## Direction
Using the data below, output the first line and every line after it up to and including the line containing "onto the right.", exactly as written and with nothing added.
-- Begin Material --
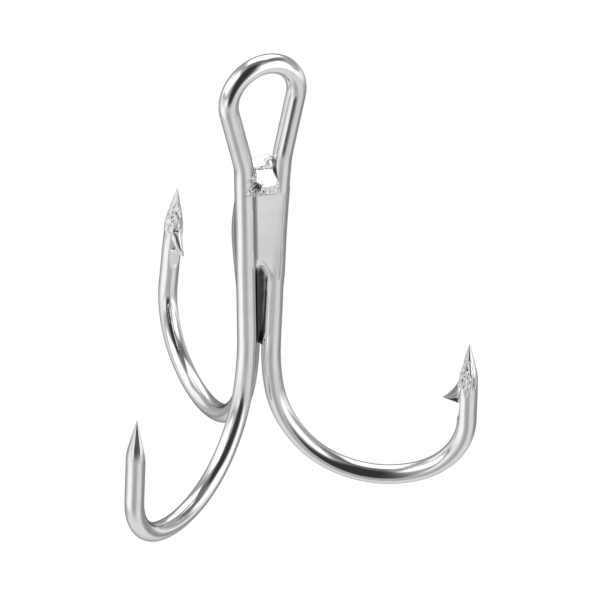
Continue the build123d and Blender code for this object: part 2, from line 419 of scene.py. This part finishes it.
def between(first, second, middle, sag, count):
    """Hollow surface from one wire to the next, without its two ends."""
    inward = (middle - (first + second) / 2).normalized()
    steps = [i / (count + 1) for i in range(1, count + 1)]
    return [first.lerp(second, t) + inward * (4 * sag * t * (1 - t)) for t in steps]


def web_front(left, right, grown):
    """Front of the web: a film on the left shank, a crease, then a flat that runs onto the right.

    grown says how far the metal has spread onto the right shank, 0 to 1.
    """
    film = [on_wire(left, radians(-85))] + around(left, -72, -33, 9, WIRE_R + FILM)
    thick = COVER * grown - SUNK * (1 - grown)
    shoulder, end = left + WEB_SHOULDER, right + Vector((0, -WIRE_R - thick, 0))
    flat = []
    for i in range(FLAT_STEPS + 1):
        point = shoulder.lerp(end, i / FLAT_STEPS)
        point.y += FLAT_SAG * sin(pi * i / FLAT_STEPS)
        flat.append(point)
    cover = []
    for i in range(15):
        angle = radians(-84 + 6 * i)
        wave = COVER_WAVE * grown * sin(2 * angle + 1.6)
        cover.append(on_wire(right, angle, WIRE_R + thick + wave))
    return film + [left + WEB_CREASE] + flat + cover + around(right, 12, 20, 2)


def groove_front(left, right, middle, count):
    """Front of the braze lower down: a deep groove that laps onto the flank of the right shank.

    count is the number of points to make.
    """
    first = around(left, -55, -12, 8)
    lap = around(right, 186, 228, 14, WIRE_R + LAP)
    last = around(right, 236, 380, 16)
    rest = count - len(first + lap + last)
    return first + between(first[-1], lap[0], middle, GROOVE_SAG, rest) + lap + last


def braze_outline(z):
    """Front and rear of the braze at one height."""
    left = eased_at(lambda height: paired_at(LEFT, -1, height), z)
    right = eased_at(lambda height: paired_at(RIGHT, 1, height), z)
    lone = lone_at(z)
    middle = (left + right + lone) / 3
    web = web_front(left, right, smooth((WEB_TOP_Z - 0.1 - z) / WEB_SPREAD_L))
    groove = groove_front(left, right, middle, len(web))
    front, taper = [], TAPER * smooth((GROOVE_LOW_Z + 1.2 - z) / TAPER_L)
    for i, (high, low) in enumerate(zip(web, groove)):
        edge = WEB_LOW_Z + 0.9 - EDGE_FALL * smooth((i / (len(web) - 1) - 0.18) / 0.5)
        point = high.lerp(low, smooth((edge + 0.7 - z) / EDGE_L))
        front.append(point.lerp(middle, taper))
    rear = around(right, 28, 72, 6)
    rear += between(rear[-1], on_wire(lone, radians(30)), middle, FILLET_SAG, 8)
    rear += around(lone, 30, -170, 16)
    rear += between(rear[-1], on_wire(left, radians(150)), middle, FILLET_SAG / 2, 8)
    rear += around(left, 150, 30, 10)
    return front, [pressed(point.lerp(middle, taper), REAR_CLEAR) for point in rear]


def lofted(outlines):
    """Closed mesh through outlines with equal numbers of points."""
    mesh = bmesh.new()
    mesh.loops.layers.uv.new("wire")
    rings = [[mesh.verts.new(p * MM) for p in outline] for outline in outlines]
    count = len(rings[0])
    for first, second in zip(rings, rings[1:]):
        for k in range(count):
            after = (k + 1) % count
            mesh.faces.new((first[k], first[after], second[after], second[k])).smooth = True
    mesh.faces.new(rings[0][::-1])
    mesh.faces.new(rings[-1])
    return mesh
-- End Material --
## Solution to the exercise
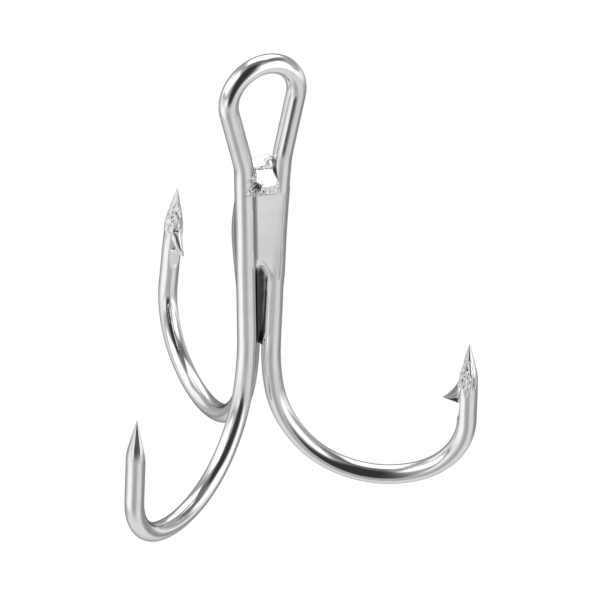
Continue the build123d and Blender code for this object: part 2, from line 419 of scene.py. This part finishes it.
def between(first, second, middle, sag, count):
    """Hollow surface from one wire to the next, without its two ends."""
    inward = (middle - (first + second) / 2).normalized()
    steps = [i / (count + 1) for i in range(1, count + 1)]
    return [first.lerp(second, t) + inward * (4 * sag * t * (1 - t)) for t in steps]


def web_front(left, right, grown):
    """Front of the web: a film on the left shank, a crease, then a flat that runs onto the right.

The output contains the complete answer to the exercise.